Her sect is much more liberal and she has always been allowed to work outside the home, that’s how I met her. But she’s essentially trapped in rural Texas with his family. She doesn’t email me as frequently as she used to. I just can’t help but worry about her future and her children.
Thanks for sharing your experience with this; it’s sad to think about things like this, but they do happen and it’s still happening. It’s nothing less than child rape and abuse.
I was also sad when I read this story. It appalls me the adults at that school turned a blind eye to what they surely knew was happening with that girl.
Also, Hellmut noted he’s glad she had at least one friend. I disagree. While she may have had one friendly acquaintance in WC, she didn’t actually have in her a good friend and confidant. That is the hardest part for me when considering this girl’s story….she had nobody but her family to discuss this stuff with, I’d bet. If she had fears or reservations or negative feelings about her situation, she only had her family to discuss this with, the same people who supported the fact that she was pregnant as a young girl by a polygamist man.
Ugh.
SML, you’re right that I wasn’t especially her friend. I was, however, the only person I ever saw her talk to, albeit infrequently. I always got the feeling that, in addition to being painfully shy, she was actually somehow not allowed to talk to people at school. She rarely even made eye contact with anyone.

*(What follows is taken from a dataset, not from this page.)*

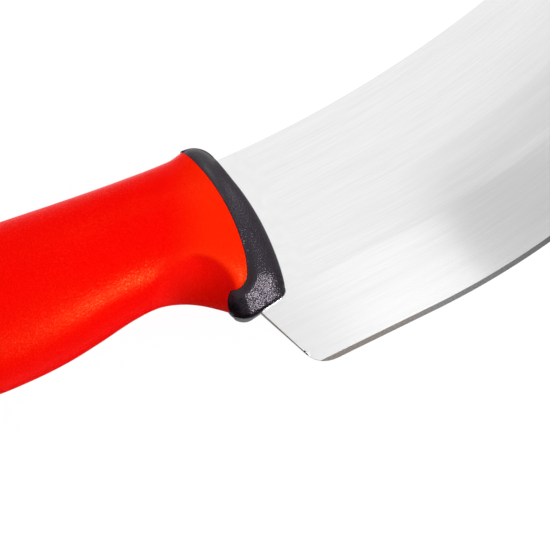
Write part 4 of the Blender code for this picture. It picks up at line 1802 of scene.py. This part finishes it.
@dataclass
class Studio:
    """The plain floor, the soft lights and the camera. Sizes in metres, angles in degrees."""

    frame_width: float = 0.11884
    frame_centre: Point = (-1.74, -14.75)
    roll: float = 21.39
    tilt: float = 7.5
    tilt_towards: Point = (-0.897, -0.441)
    camera_distance: float = 1.1
    camera_reach: float = 10.0
    sensor: float = 36.0
    lamps: tuple[Lamp, ...] = (
        Lamp("soft box above", (-0.22, 0.60, 0.77), 0.9, 0.45, 0.42, hidden_from=(Ray.GLOSSY,)),
        Lamp("sheen", (0.20, 0.70, 0.69), 0.9, 0.45, 0.20, hidden_from=(Ray.DIFFUSE,)),
        Lamp("soft box beside", (0.77, 0.08, 0.64), 0.9, 0.45, 0.13, hidden_from=(Ray.GLOSSY,)),
        Lamp("low soft box", (0.82, -0.48, 0.32), 0.9, 0.45, 0.38, hidden_from=(Ray.GLOSSY,)),
        Lamp("soft box below", (0.36, -0.42, 0.84), 0.9, 0.30, 0.18),
        Lamp("glint", (0.36, -0.42, 0.84), 0.36, 0.05, 1.00, hidden_from=(Ray.DIFFUSE,)),
    )
    cards: tuple[Card, ...] = (
        Card("dark flag", ((-260, -46, -11), (12, -46, -11), (12, -300, 330), (-260, -300, 330)), 0.004),
        Card("grey flag", ((12, -46, -11), (300, -46, -11), (300, -300, 330), (12, -300, 330)), 0.36),
        # The two sheets on the floor under the handle and the heel are painted shade of the floor there,
        # which only reflections show
        Card(
            "dark sheet",
            ((-220, -8, -11.6), (-15, -8, -11.6), (-15, -60, -11.6), (-220, -60, -11.6)),
            0.004,
        ),
        Card("heel sheet", ((-14, -17, -11.6), (7, -17, -11.6), (7, -60, -11.6), (-14, -60, -11.6)), 0.48),
        Card("heel card", ((-60, -22, 150), (22, -20, 150), (38, -64, 150), (-60, -64, 150)), 0.70),
        Card("grey card", ((52, -6, 150), (125, -137, 150), (290, -91, 150), (185, 60, 150)), 0.70),
        Card(
            "low card",
            ((45, -11, 60), (48, -28, 60), (70, -75, 60), (200, -75, 60), (200, -11, 60)),
            0.54,
        ),
    )
    # The fill light is a share of the white surroundings that the camera and reflections see
    fill: float = 0.38
    # The floor: a lit grey, mostly covered by an even white, so that it keeps a light shadow
    floor_size: float = 3.0
    floor_grey: float = 0.9
    floor_white: float = 1.05
    floor_share: float = 0.90

    def axes(self) -> tuple[Vector, Vector, Vector]:
        """Work out the photograph's directions in the frame.

        Returns:
            Its right, up and towards the viewer.
        """
        turn = math.radians(self.roll)
        right = Vector((math.cos(turn), -math.sin(turn), 0.0))
        return right, Vector((math.sin(turn), math.cos(turn), 0.0)), Vector((0.0, 0.0, 1.0))

    def target(self) -> Vector:
        """Return the point in the middle of the photograph."""
        return Placement.datum() + Vector((*self.frame_centre, 0.0)) * MM

    def camera(self) -> None:
        """Make the camera: a long lens, a little on the heel's side."""
        tilt = math.radians(self.tilt)
        towards = Vector((*self.tilt_towards, 0.0)).normalized()
        back = Vector((0.0, 0.0, math.cos(tilt))) + towards * math.sin(tilt)
        _, up, _ = self.axes()
        right = up.cross(back).normalized()
        up = back.cross(right)
        data = bpy.data.cameras.new("camera")
        data.sensor_width = self.sensor
        data.lens = self.sensor * self.camera_distance / self.frame_width
        data.clip_end = self.camera_reach
        made = new_object("camera", data)
        place = Matrix((right, up, back)).transposed().to_4x4()
        place.translation = self.target() + back * self.camera_distance
        made.matrix_world = place
        bpy.context.scene.camera = made

    def world(self) -> None:
        """Make white surroundings for the camera and reflections, and a dimmer fill light."""
        world = bpy.data.worlds.new("studio")
        bpy.context.scene.world = world
        world.use_nodes = True
        world.node_tree.nodes.clear()
        board = Board(world.node_tree)
        strength = self.fill + self.seen(board) * (1.0 - self.fill)
        inputs = {"Color": (1.0, 1.0, 1.0, 1.0), "Strength": strength}
        surroundings = board.add("ShaderNodeBackground", inputs=inputs)
        board.add("ShaderNodeOutputWorld", inputs={"Surface": surroundings}, output=None)

    @staticmethod
    def seen(board: Board) -> Signal:
        """Return 1 for the rays that show a surface, straight or in a reflection."""
        camera = board.add("ShaderNodeLightPath", output="Is Camera Ray")
        return camera.at_least(camera.other("Is Glossy Ray")).at_least(camera.other("Is Transmission Ray"))

    def floor_surface(self, board: Board) -> Signal:
        """Wire the floor's surface.

        Args:
            board: the material's nodes.

        Returns:
            The shader.
        """
        lit = board.add("ShaderNodeBsdfDiffuse", inputs={"Color": (*(self.floor_grey,) * 3, 1.0)})
        white = board.add("ShaderNodeEmission", inputs={"Strength": self.floor_white})
        share = self.seen(board) * self.floor_share
        return board.add("ShaderNodeMixShader", inputs={0: share, 1: lit, 2: white})

    def floor(self) -> None:
        """Make the floor."""
        half = self.floor_size / 2
        corners = [(-half, -half, 0.0), (half, -half, 0.0), (half, half, 0.0), (-half, half, 0.0)]
        mesh = bpy.data.meshes.new("floor")
        mesh.from_pydata(corners, [], [(0, 1, 2, 3)])
        mesh.materials.append(wired_material("floor", self.floor_surface))
        new_object("floor", mesh)

    def build(self) -> None:
        """Set up the whole studio."""
        bpy.context.scene.view_settings.view_transform = "Standard"
        self.world()
        self.floor()
        for lamp in self.lamps:
            lamp.build(self.target(), self.axes())
        for card in self.cards:
            card.build()
        self.camera()


def main() -> None:
    """Build the knife and its studio."""
    logging.basicConfig(level=logging.INFO, format="%(name)s: %(message)s")
    steel = SatinSteel("satin steel")
    black = SparkPlastic(
        "black spark plastic",
        tone=(0.011, 0.008, 0.013),
        pit_tone=(0.005, 0.0035, 0.006),
        tint=(0.98, 0.86, 1.0),
        gloss=0.38,
        tip_gloss=0.38,
        roughness=0.30,
        grain=0.36,
        relief=0.12,
    )
    red = GripPlastic(
        "red spark plastic",
        tone=(0.97, 0.0016, 0.0005),
        pit_tone=(0.92, 0.0008, 0.0003),
        tint=(1.0, 0.45, 0.09),
        gloss=0.045,
        tip_gloss=0.17,
        roughness=0.28,
        grain=0.32,
        relief=0.048,
        form=HandleForm(),
        # The grip's colour carries a painted sheen towards the collar and painted shade in the scoop
        sheen_tone=(0.97, 0.0155, 0.0006),
        scoop_shade_tone=(0.60, 0.0005, 0.0003),
    )
    Blade("blade_steel", "blade", "blade_steel", steel).build()
    HandleCore("core", "handle_core", "core_plastic", black).build()
    Grip("grip", "grip_sleeve", "grip_plastic", red).build()
    Studio().build()


if __name__ == "__main__":
    main()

It’s interesting – my family are converts, and I have no pioneer heritage anywhere in the lines. But in addition to my jr high polygamy experience, a woman who was my best friend in college married a guy whose mother had left his family when he was a tween to join a polygamous sect. His father later remarried, but it was very difficult, and she left her four (or five?) children to go be someone’s nth wife.
So despite my lack of close contact with the mormon church, and lack of mormon family history, I’ve had two close brushes with polygamy. Anyone who thinks this doesn’t still impact the church, NOW, TODAY, is just fooling themselves. Polygamy and its impact is JS’s lasting legacy.
That’s a good point, Sister Mary Lisa. Danielle and CWC were not friends in the sense that they could talk to each other about intimate matters. However, when you are alone then a little respect goes a long way, doesn’t it?
Besides it requires courage for a teenager to reach out to the unpopular girl.
If communication dynamics among the Heber Grant faction are any indication then Danielle’s family’s communication will have been governed by a comprehensive set of taboos. Any little bit of recognition as a human being that Danielle could recognize will have made a substantial difference to her mental well being.